Last July, the tribunal based in The Hague ruled in favor of the Philippines and declared that China’s nine-dash line has no legal basis.

The court also ruled that the Philippines has sovereign rights over the Panganiban (Mischief) Reef, Ayungin (Second Thomas) Shoal, and Recto (Reed) Bank, all in the waters of Palawan.

While the tribunal said it was not ruling on sovereignty issue over Panatag Shoal, it declared that China had violated its duty to respect the Filipinos’ traditional fishing rights by preventing them from entering the shoal.

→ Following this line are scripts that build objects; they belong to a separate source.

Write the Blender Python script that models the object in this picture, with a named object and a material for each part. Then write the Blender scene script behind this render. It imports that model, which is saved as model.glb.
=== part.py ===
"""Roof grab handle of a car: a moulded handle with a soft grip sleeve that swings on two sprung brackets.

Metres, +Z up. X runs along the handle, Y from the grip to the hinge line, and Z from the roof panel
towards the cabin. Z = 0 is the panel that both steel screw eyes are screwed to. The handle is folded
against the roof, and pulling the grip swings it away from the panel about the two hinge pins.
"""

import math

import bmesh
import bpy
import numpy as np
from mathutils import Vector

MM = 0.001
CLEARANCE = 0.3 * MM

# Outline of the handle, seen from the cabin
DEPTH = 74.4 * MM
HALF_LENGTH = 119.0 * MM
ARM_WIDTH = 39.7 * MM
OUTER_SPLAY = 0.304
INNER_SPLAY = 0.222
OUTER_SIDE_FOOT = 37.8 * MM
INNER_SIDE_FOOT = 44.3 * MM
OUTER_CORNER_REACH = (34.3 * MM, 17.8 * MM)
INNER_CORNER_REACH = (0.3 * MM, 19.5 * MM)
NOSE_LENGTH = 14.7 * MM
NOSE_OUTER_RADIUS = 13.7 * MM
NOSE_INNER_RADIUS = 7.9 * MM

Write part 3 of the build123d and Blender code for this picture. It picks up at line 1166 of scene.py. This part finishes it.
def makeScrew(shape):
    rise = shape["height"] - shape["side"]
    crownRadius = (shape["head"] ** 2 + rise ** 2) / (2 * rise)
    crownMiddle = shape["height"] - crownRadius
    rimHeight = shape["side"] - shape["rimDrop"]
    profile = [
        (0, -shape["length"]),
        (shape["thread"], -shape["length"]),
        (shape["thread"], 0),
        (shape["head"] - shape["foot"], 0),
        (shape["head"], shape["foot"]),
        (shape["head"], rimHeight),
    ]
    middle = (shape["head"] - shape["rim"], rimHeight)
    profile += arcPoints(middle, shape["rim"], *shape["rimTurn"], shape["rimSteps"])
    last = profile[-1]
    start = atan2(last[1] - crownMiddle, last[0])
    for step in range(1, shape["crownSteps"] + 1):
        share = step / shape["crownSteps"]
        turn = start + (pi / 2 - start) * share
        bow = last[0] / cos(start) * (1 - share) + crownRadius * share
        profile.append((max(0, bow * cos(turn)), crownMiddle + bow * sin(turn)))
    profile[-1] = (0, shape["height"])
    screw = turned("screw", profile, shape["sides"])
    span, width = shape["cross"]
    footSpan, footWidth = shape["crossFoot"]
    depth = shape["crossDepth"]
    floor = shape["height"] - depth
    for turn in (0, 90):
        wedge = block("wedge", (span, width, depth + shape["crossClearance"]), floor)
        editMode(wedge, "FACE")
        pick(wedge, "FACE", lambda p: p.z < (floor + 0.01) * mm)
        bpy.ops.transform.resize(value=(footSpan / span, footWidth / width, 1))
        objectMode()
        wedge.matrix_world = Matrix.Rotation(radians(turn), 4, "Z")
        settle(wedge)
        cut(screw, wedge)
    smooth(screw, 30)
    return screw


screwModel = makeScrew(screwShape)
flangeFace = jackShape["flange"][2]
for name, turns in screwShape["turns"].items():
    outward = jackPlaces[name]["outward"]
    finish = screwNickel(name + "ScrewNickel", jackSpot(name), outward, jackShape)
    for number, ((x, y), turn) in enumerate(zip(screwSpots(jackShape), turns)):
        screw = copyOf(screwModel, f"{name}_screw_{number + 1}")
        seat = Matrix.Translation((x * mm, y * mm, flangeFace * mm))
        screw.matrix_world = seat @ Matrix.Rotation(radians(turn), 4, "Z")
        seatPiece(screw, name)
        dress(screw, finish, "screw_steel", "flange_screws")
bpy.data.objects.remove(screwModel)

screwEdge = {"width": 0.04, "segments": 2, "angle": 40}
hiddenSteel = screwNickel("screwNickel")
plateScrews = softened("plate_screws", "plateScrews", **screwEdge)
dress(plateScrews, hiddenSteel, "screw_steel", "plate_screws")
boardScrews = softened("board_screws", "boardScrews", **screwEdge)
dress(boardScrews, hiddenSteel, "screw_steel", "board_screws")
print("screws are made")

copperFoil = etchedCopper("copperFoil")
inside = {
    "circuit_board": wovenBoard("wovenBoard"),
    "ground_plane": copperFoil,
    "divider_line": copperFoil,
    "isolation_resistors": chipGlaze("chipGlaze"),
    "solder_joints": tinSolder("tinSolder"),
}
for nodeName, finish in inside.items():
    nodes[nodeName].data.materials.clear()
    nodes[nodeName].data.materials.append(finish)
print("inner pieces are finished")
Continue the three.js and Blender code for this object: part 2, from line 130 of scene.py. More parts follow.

The West Philippine Sea row is expected to be tackled during Duterte’s meetings with Chinese officials today. The Philippine president is scheduled to hold separate meetings with Chinese president Xi Jinping, Premier Li Keqiang and National People’s Congress chairman Zhang Dejiang.

“We would like to thank the People’s Republic of China for allowing us to visit the country and to have a wide ranging bilateral talks regarding shared mutual benefits and other issues that are of importance to the regional peace and security particularly the Southeast Asia,” Duterte said.

“We have identified broad outlines, there can be no specific agreements at this time and we would be glad to engage them and every other while we can to enhance the peace of the region,” he added.